Presidents have long addressed our cultural divisions, and Republicans, especially social conservatives, continue to use cultural debates as wedge issues. But the mainstream GOP “had moved away from the most virulent strains of the culture wars” over the last decade or two, according to Karrin Vasby Anderson, a Colorado State University professor who has studied the intersection of political communication and culture.

And then Trump revved the engines again.

“You’re never going to pass a piece of legislation that says people can or can’t say 'Merry Christmas,' right? So he knows that’s going to be an easy win for him because it didn’t require him to do anything.”

- Karrin Vasby Anderson, a Colorado State University professor

“It seemed like that part of the cultural wars was done in the 2010s — those [issues] are political losers right now,” Anderson said. “But Trump came in and said, ‘I don’t think those are political losers. I think there are a lot of people who are really mad that they can’t say that stuff, so I’m going to say that stuff and they’re going to like what they hear.’”

That kind of “tell it like it is” bluntness has always appealed to his base, even when Trump’s actual claims are false.
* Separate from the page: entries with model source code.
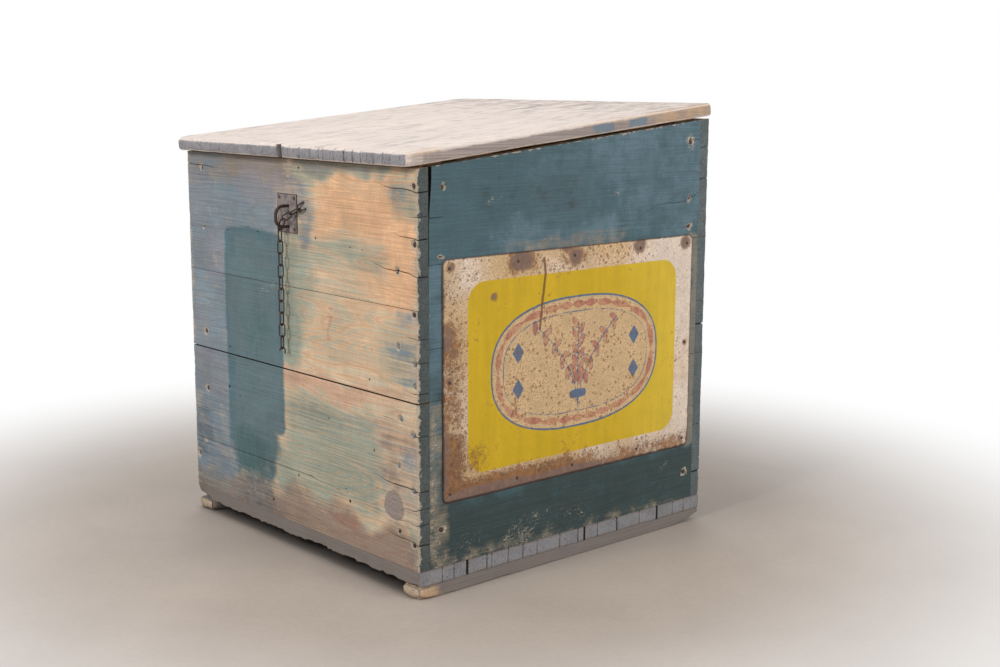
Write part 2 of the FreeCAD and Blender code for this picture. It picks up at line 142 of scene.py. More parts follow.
@functools.cache
def nails_of(node):
    """A row for each nail: its head's top in metres, its direction outwards, its length, its head's
    radius and its shank's, in mm. The long axis is the solid's main direction, with the head at its
    thicker end, and the shank is as thick as the solid is half way along."""
    rows = []
    for points in solids_of(node):
        middle = (points.min(0) + points.max(0)) / 2
        direction = np.linalg.eigh(np.cov((points - middle).T))[1][:, -1]
        along = (points - middle) @ direction
        away = np.linalg.norm(points - middle - along[:, None] * direction, axis=1)
        if along[away.argmax()] < 0:
            direction, along = -direction, -along
        shank = away[along < along.max() - 0.3 * np.ptp(along)].max()
        rows.append([*(middle + direction * along.max()), *direction, np.ptp(along) / MM,
                     away.max() / MM, shank / MM])
    return np.array(rows)


# Meshes from arrays

def make_mesh(name, points, faces, fields=None):
    """A smooth-shaded mesh object. Points are metres, faces are arrays of corner rows, and each field is
    one number per point, kept as an attribute that the material reads."""
    mesh = bpy.data.meshes.new(name)
    mesh.vertices.add(len(points))
    mesh.vertices.foreach_set("co", np.asarray(points, np.float32).ravel())
    sizes = np.concatenate([np.full(len(rows), rows.shape[1]) for rows in faces])
    corners = np.concatenate([rows.ravel() for rows in faces]).astype(np.int32)
    mesh.loops.add(len(corners))
    mesh.loops.foreach_set("vertex_index", corners)
    mesh.polygons.add(len(sizes))
    mesh.polygons.foreach_set("loop_start", (np.cumsum(sizes) - sizes).astype(np.int32))
    mesh.polygons.foreach_set("use_smooth", np.ones(len(sizes), bool))
    mesh.update(calc_edges=True)
    for field_name, values in (fields or {}).items():
        attribute = mesh.attributes.new(field_name, "FLOAT", "POINT")
        attribute.data.foreach_set("value", np.asarray(values, np.float32))
    thing = bpy.data.objects.new(name, mesh)
    bpy.context.scene.collection.objects.link(thing)
    return thing


def finish_piece(piece, body, slot, finish, *nodes):
    piece.data.materials.append(finish)
    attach(piece, body)
    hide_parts(*nodes)


# Boards: the surface of a block as a lattice in the board's own places, then worn

EDGE_LINES = (0.0, 0.3, 0.8, 1.5, 2.6, 4.2, 6.5)  # from each arris
NAIL_LINES = (-5.4, -4.4, -3.6, -1.8, 0.0, 1.8, 3.6, 4.4, 5.4)  # from each nail's middle
MARK_LINES = (-1.5, -0.8, 0.0, 0.8, 1.5)  # in radii, from a mark's middle
CLOSEST_LINES = 0.12
FAR = 60.0  # distance that stands for no worn arris near
UNWORN_RADIUS = 0.35


def stations(size, step, lines=()):
    """Places from 0 to size: even steps, closer ones by both ends, and the given lines."""
    edges = np.array(EDGE_LINES)
    fixed = np.concatenate([edges, size - edges, np.asarray(lines, float), [0, size]])
    fixed = np.unique(np.round(fixed[(fixed >= 0) & (fixed <= size)], 3))
    even = np.linspace(0, size, max(2, round(size / step) + 1))
    apart = np.abs(even[:, None] - fixed).min(1) > 0.35 * step
    places = np.unique(np.concatenate([fixed, even[apart]]))
    kept = np.concatenate([[True], np.diff(places[:-1]) > CLOSEST_LINES, [True]])
    return places[kept]


def block(us, vs, ts):
    """Surface of a block: the points of three station lists that lie on its outside, and its quads."""
    shell = np.zeros((len(us), len(vs), len(ts)), bool)
    shell[[0, -1]] = True
    shell[:, [0, -1]] = True
    shell[:, :, [0, -1]] = True
    index = np.cumsum(shell.ravel()).reshape(shell.shape) - 1
    points = np.stack(np.meshgrid(us, vs, ts, indexing="ij"), -1)[shell]
    sheets = [(index[:, :, -1], False), (index[:, :, 0], True), (index[:, 0], False),
              (index[:, -1], True), (index[-1], False), (index[0], True)]
    quads = []
    for sheet, flip in sheets:
        rows = np.stack([sheet[:-1, :-1], sheet[1:, :-1], sheet[1:, 1:], sheet[:-1, 1:]], -1).reshape(-1, 4)
        quads.append(rows[:, ::-1] if flip else rows)
    return points, np.concatenate(quads)


def round_arrises(points, size, radius):
    """Each point is pulled to the block that lies a radius inside, then pushed out again by the radius."""
    reach = np.minimum(radius[:, None], size / 2 - 0.01)
    inner = np.clip(points, reach, size - reach)
    out = points - inner
    length = np.maximum(np.linalg.norm(out / reach, axis=1, keepdims=True), 1e-6)
    return inner + out / length


def round_corners(points, size, radii):
    """Round a board's corners in its plan. Round each corner, square rings become circles: a point keeps
    its ring, which is the larger of its two offsets from the arc's middle, as its distance from it."""
    low = points[:, :2] < size[:2] / 2
    radius = np.select([low[:, 0] & low[:, 1], low[:, 0], low[:, 1]], [radii[0], radii[1], radii[2]],
                       radii[3])[:, None]
    inner = np.clip(points[:, :2], radius, size[:2] - radius)
    out = points[:, :2] - inner
    ring = np.abs(out).max(1, keepdims=True) / np.maximum(np.linalg.norm(out, axis=1, keepdims=True), 1e-9)
    return np.column_stack([inner + out * ring, points[:, 2]])


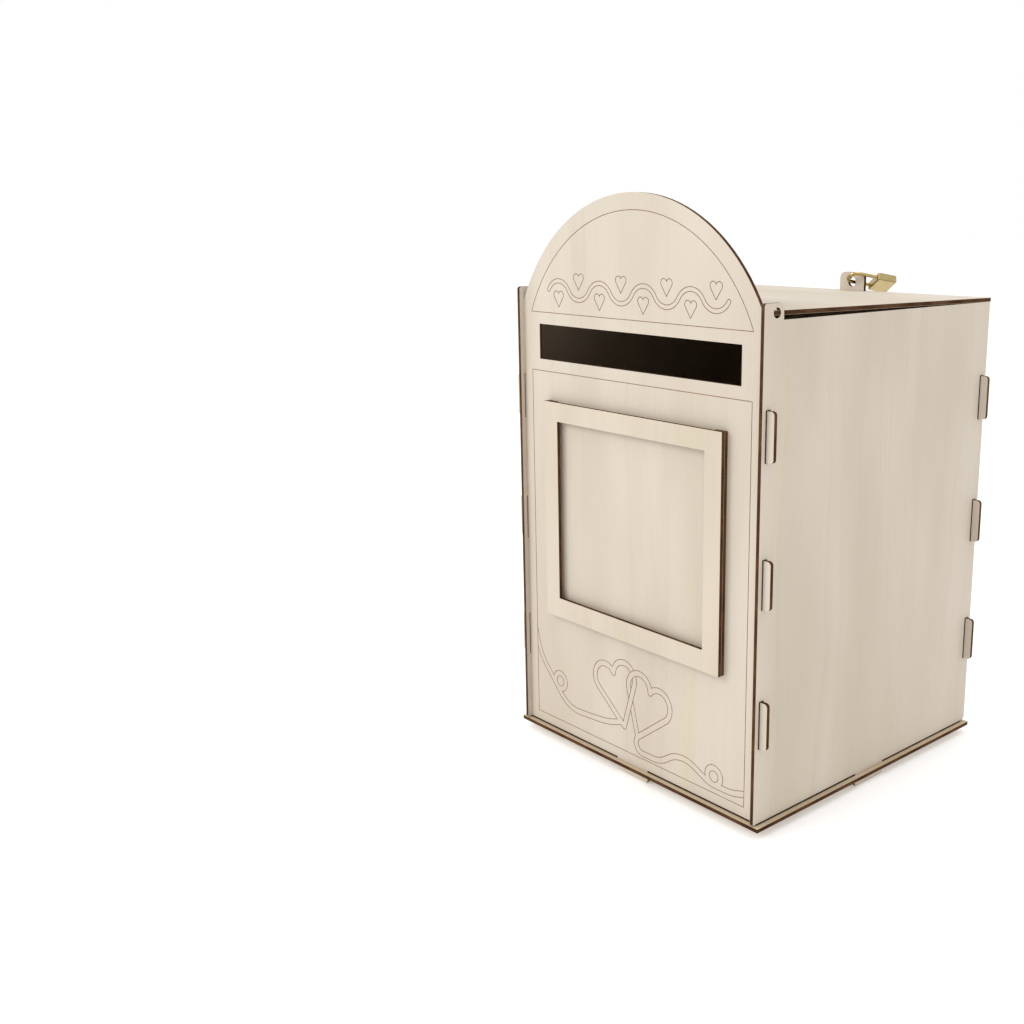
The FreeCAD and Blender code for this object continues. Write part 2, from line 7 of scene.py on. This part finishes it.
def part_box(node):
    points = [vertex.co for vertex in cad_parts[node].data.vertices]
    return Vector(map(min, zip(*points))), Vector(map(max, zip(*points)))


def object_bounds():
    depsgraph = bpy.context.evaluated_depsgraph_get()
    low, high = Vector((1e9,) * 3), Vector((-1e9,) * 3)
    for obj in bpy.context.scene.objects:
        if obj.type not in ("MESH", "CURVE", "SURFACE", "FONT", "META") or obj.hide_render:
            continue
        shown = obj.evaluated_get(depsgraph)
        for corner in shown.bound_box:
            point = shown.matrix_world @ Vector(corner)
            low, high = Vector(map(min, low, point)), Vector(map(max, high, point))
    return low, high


# A wedding card box of laser-cut plywood: the CAD pieces keep their shapes and get their materials
# here, and the studio is made round them. Lengths are in metres, in the CAD frame.
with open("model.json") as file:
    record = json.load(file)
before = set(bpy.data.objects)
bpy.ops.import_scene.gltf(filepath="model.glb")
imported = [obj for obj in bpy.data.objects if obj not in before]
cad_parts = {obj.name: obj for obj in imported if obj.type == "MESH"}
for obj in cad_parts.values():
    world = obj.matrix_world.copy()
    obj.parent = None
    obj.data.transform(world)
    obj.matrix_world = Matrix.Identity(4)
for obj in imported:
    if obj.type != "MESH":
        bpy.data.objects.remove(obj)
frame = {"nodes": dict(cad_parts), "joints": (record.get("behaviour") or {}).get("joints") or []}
cad_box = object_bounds()
nodes = frame["nodes"]

PLY = 0.003                      # plywood thickness
FACE_SKIN = 0.00006              # what lies deeper than this under a sheet's face has been cut
RIM = 0.00045                    # cut edges are a little less charred this close to a face
SLOT_RIM = 0.0009                # painted shade round the side panels' slots, out from the tab
TAB_ROOT = 0.0003                # painted shade on a tab, out from the side panel
GAP_SHADE_FADE = 0.0002
GAP_SHADE_DEPTH = 0.93                # how far the painted shade hides the wood under it
HAIR = 0.00005                   # a space is this much larger all round than the sheets' faces

# A cut edge's layers, from the sheet's middle outwards, as parts of its thickness: where each starts
# to show, shows wholly, starts to fade, and is gone.
CORE = (0.15, 0.21)
GLUE = (0.17, 0.20, 0.21, 0.24)
VENEER = (0.23, 0.29, 0.38, 0.46)

X_AXIS = (1.0, 0.0, 0.0)
Y_AXIS = (0.0, 1.0, 0.0)
Z_AXIS = (0.0, 0.0, 1.0)

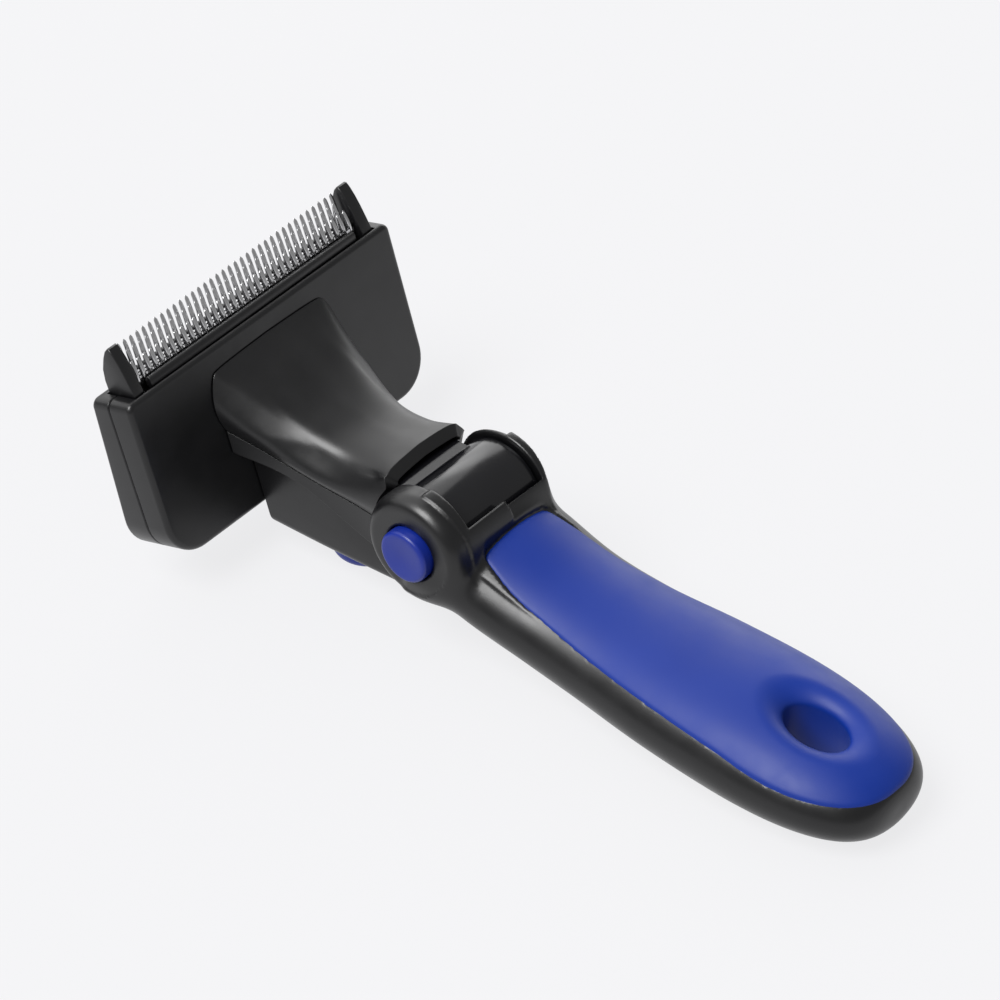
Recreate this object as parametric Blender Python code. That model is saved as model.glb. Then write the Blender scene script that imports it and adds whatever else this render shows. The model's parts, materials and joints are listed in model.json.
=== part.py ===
"""Deshedding tool for pets: a two-tone handle, a lockable pivot, a flared neck and a wide comb head.

The tool lies on its back on the plane z = 0, teeth up. +X runs along the handle to its free end, Y along
the row of teeth, +Z up. All sizes below are in millimetres and are measured from the pivot axis, which
runs along Y. HINGE_X and HINGE_HEIGHT place that axis in the scene, and every object has its origin on it.

The head has its own directions: "up" along the teeth, "back" away from the handle. Both are measured
from the front top edge of the head plate.
"""

import math

import bmesh
import bpy
import numpy as np
from mathutils import Vector
from mathutils.geometry import delaunay_2d_cdt

MM = 0.001
GAP = 0.3  # between pieces that touch

# Pivot
HINGE_HEIGHT = 26.5
HINGE_X = -23.43
EAR_RADIUS = 13.3
EAR_INSIDE = 12.1  # |y| of the faces that look at each other
EAR_OUTSIDE = 19.0
EAR_FLAT_RADIUS = 10.2
FAR_EAR_RADIUS = 12.8  # the ear without the button is thinner and more domed
FAR_EAR_OUTSIDE = 16.0
FAR_EAR_FLAT_RADIUS = 8.2
FAR_WAIST = 3.0  # how much narrower the handle is beside that ear
FAR_WAIST_END = 16.0
CAP_RADIUS = 7.1
BARREL_RADIUS = 10.8
BARREL_HALF_WIDTH = 11.7
PIN_RADIUS = 3.0
RUNNING = 0.06  # radial clearance of a running fit
BUTTON_RADIUS = 6.2
BUTTON_FACE = 21.5
GEAR_RADIUS = 8.0
GEAR_TEETH = 12

# Handle
HANDLE_END = 116.2
END_START = 80.0  # where the round end begins
HALF_WIDTHS = (
    (0, 19.0), (14, 18.0), (28, 17.2), (42, 17.7), (62, 19.6), (END_START, 20.2), (HANDLE_END, 17.9)
)
TOPS = ((0, 3.2), (8, 2.9), (14, 1.7), (28, -1.5), (42, -3.0), (62, -3.4), (80, -3.6), (HANDLE_END, -7.9))
BOTTOMS = ((0, -14.2), (14, -19.9), (28, -22.8), (42, -24.4), (62, -25.9), (80, -27.2), (HANDLE_END, -28.0))
HANDLE_ROUNDING = (3.3, 3.2)  # exponents of the round end's outline, along and across

# Grip
GRIP_FRONT = 14.0
GRIP_END_START = 87.0
GRIP_END = 114.9
GRIP_ROUNDING = (2.2, 2.4)
GRIP_HALF_WIDTHS = (
    (GRIP_FRONT, 10.4), (22, 12.4), (31, 13.1), (45, 14.7), (60, 16.5), (74, 17.6), (GRIP_END_START, 18.1)
)
GRIP_THICKNESS = 2.6
CARRIER_THICKNESS = 2.0
HOLE_X = 94.0
HOLE_HALF_LENGTH = 7.8
HOLE_HALF_WIDTH = 5.4
HOLE_WALL = 1.8
HOLE_ROUNDING = 5.0
HOLE_RIMS = (0.8, 2.2, 5.0)  # loops round the hole that carry the rounding

# Handle cover, on the underside
COVER_START = 24.0
COVER_END = 77.0
COVER_HALF_WIDTH = 8.0
COVER_THICKNESS = 2.4
COVER_SCREWS_X = (32.0, 50.0, 70.0)
SCREW_RADIUS = 1.2
SCREW_HEAD_RADIUS = 2.4
BOSS_RADIUS = 2.9

# Head plate
TILT = math.radians(18.5)
PLATE_X = -58.3
PLATE_Z = 23.2
PLATE_HALF_WIDTH = 42.0
PLATE_HEIGHT = 39.5
PLATE_TAPER = 0.5
PLATE_THICKNESS = 12.0
PLATE_WEDGE = 3.2  # how much thicker the plate is at the bottom
PLATE_SEAM = 6.6
PLATE_TOP_CORNER = 2.0
PLATE_BOTTOM_CORNER = 9.0
PLATE_WALL = 1.6
SLOT_HALF_LENGTH = 38.7
SLOT_FRONT = 1.0
SLOT_BACK = 9.8
HEAD_SCREW_Y = 35.7
HEAD_SCREW_UPS = (-19.0, -30.5)
HEAD_BOSS_RADIUS = 2.1

# Comb
TOOTH_PITCH = 1.95
TOOTH_COUNT = 36
TOOTH_WIDTH = 1.15
BLADE_THICKNESS = 0.8
BLADE_FOOT = -9.8
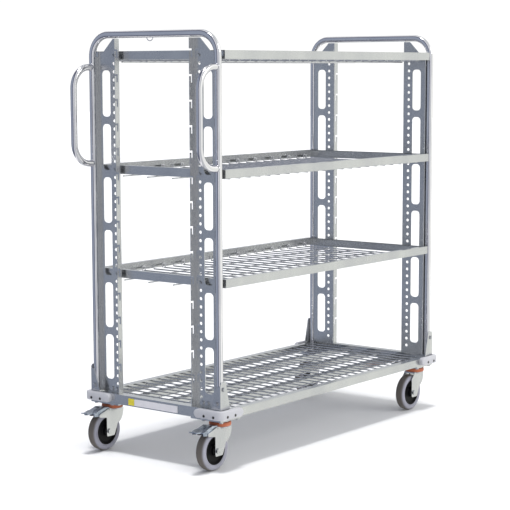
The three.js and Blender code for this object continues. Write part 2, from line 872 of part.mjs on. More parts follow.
for (const { name, alongX, alongY } of corners) {
  const corner = new THREE.Group();
  corner.scale.set(alongX, alongY, 1);
  trolley.add(corner);
  place("upright_" + name, upright(), zinc, corner);
  place("foot_bracket_" + name, footBracket(), zinc, corner);
  place("bumper_" + name, bumper(), greyPlastic, corner);
  place("castor_plate_" + name, castorPlate(), zinc, corner).position.set(swivelX, swivelY, 0);

  const castor = new THREE.Group();
  castor.position.set(alongX * swivelX, alongY * swivelY, 0);
  trolley.add(castor);
  const braked = alongX < 0;
  place("castor_seal_" + name, seal(), orangeSeal, castor);
  place("castor_fork_" + name, fork(braked), zinc, castor);
  place("castor_axle_" + name, axle(), zincTube, castor);
  place("wheel_hub_" + name, hub(), blackPlastic, castor);
  place("wheel_tyre_" + name, tyre(), tyreRubber, castor);
  if (braked) {
    place("brake_pedal_" + name, pedal(), zinc, castor);
    place("brake_pin_" + name, pedalPin(), zincTube, castor);
  }
}

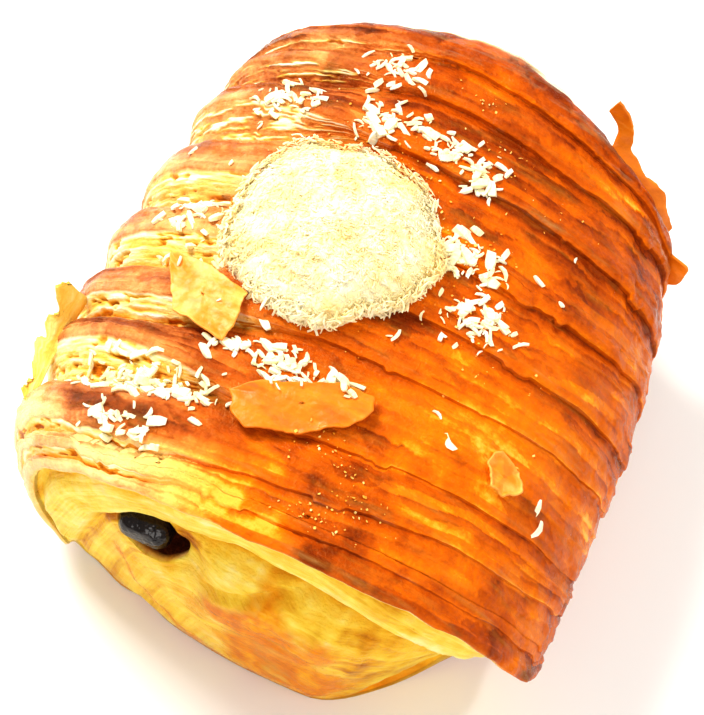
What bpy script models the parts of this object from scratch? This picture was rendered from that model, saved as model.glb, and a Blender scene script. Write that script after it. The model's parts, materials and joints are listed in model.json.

Indeed, the president has often promoted his mere taking of cultural stands as real achievements.

“You’re never going to pass a piece of legislation that says people can or can’t say ‘Merry Christmas,’ right? So he knows that’s going to be an easy win for him because it didn’t require him to do anything,” Anderson said of Trump proclaiming that as president, he has freed people to say “Merry Christmas” again.

For Syracuse University communications professor Kendall Phillips, Trump’s lack of substance is part of what drives his reliance on cultural disputes.

“There was no substance in the campaign. There has been no substance in the White House, at this point. There’s no coherent policy. There’s no ‘there’ there,” said Phillips, who taught a course last fall connecting the president, rhetoric and pop culture.

But culture wars can thrive on passionate language aimed at despicable foes.

“Think about Trump’s performance in the debates,” the professor added. “There were insults and platitudes, and that’s how he’s governing.” Trump is “all about the spectacle.”

With the president’s declaration that the war on Christmas is over, for instance, “it’s not that he’s pushing a Christian agenda,” Phillips said. “It’s the spectacle of that kind of Christianity.”

A key part of this show is the vigorous antagonism, which Phillips said appeals to Trump’s core supporters because “his antagonisms are their antagonisms.” he said.

“Everything he’s pushing is against ‘them,’ whoever they are,” Phillips said. “It’s not ‘Let’s say Merry Christmas because it’s important.’ It’s ’Now we can say Merry Christmas because they wouldn’t let us before.’”

Trump is “treating the presidency like a reality show.”

All of these factors come together in the president’s background as a reality TV performer, Phillips said.

“It’s all about the spectacle of conflict. We don’t tune in to ‘Real Housewives’ because we want to see them get along or have a substantive conversation. The promos are always ‘Oh my God, you won’t believe what they said next!’ — which is what the White House is now,” he said.

Jabin Botsford/The Washington Post via Getty Images

Of course, the reality TV framework, as well as other cultural and political elements that contributed to Trump’s rise, existed before he took the political stage, Anderson said. And earlier presidents ― notably Ronald Reagan ― used television, performance and celebrity to their advantage.

But there’s a key difference between, say, Reagan and Trump.

“He knew how to play the presidential role,” Phillips said of Reagan. “Trump doesn’t even pretend to play the presidential role. There’s almost no difference between Trump now and when he was on TV.”

Or as Anderson put it, while Reagan and other politicians may have incorporated elements of “classic narrative television” in their political efforts, Trump is the first who is “treating the presidency like a reality show.”

The Trump show could change everything.

The U.S. has never had a president before with Trump’s “level of television celebrity,” Phillips said. “Everything in political rhetoric is warped by that center of gravity.”

The demands of this reality TV presidency are creating a whole new way of thinking about politics, influencing choices of candidates as well as media coverage. “The narrative frameworks that shape the way we talk about politics are more important and impactful than a lot of people realize,” Anderson said.

Not only is Trump using reality TV strategies, she said, but now he’s “influencing our media to, in some ways, cover his presidency like a reality show.” Every development now feels like an “unexpected turn” in the Trump show.

That framework, combined with partisan divisions, also might be bringing out more candidates ready to offer extreme views, Anderson suggested.

“What we’re really doing as a country right now is saying we’re not interested in having experienced, lifelong public servants in these kinds of positions,” she said. “We want outrageous people in these positions because that’s also what we want in a reality show.”

We may also want celebrities. Anderson cited recent speculation that Oprah Winfrey might run for the presidency.

“It indicates that not only do you now have to be famous to run for president — name recognition has always been an issue with presidential candidates — but you might pretty soon have to also be a celebrity, and perhaps an independently wealthy one, and that would be a really shocking transition in U.S. politics,” Anderson said. In fact, she suggested it was “dangerous.”

American democracy is still struggling to catch up with Trump’s reality show tactics.

“We’re just starting to wrap our heads around what’s happening now,” she said.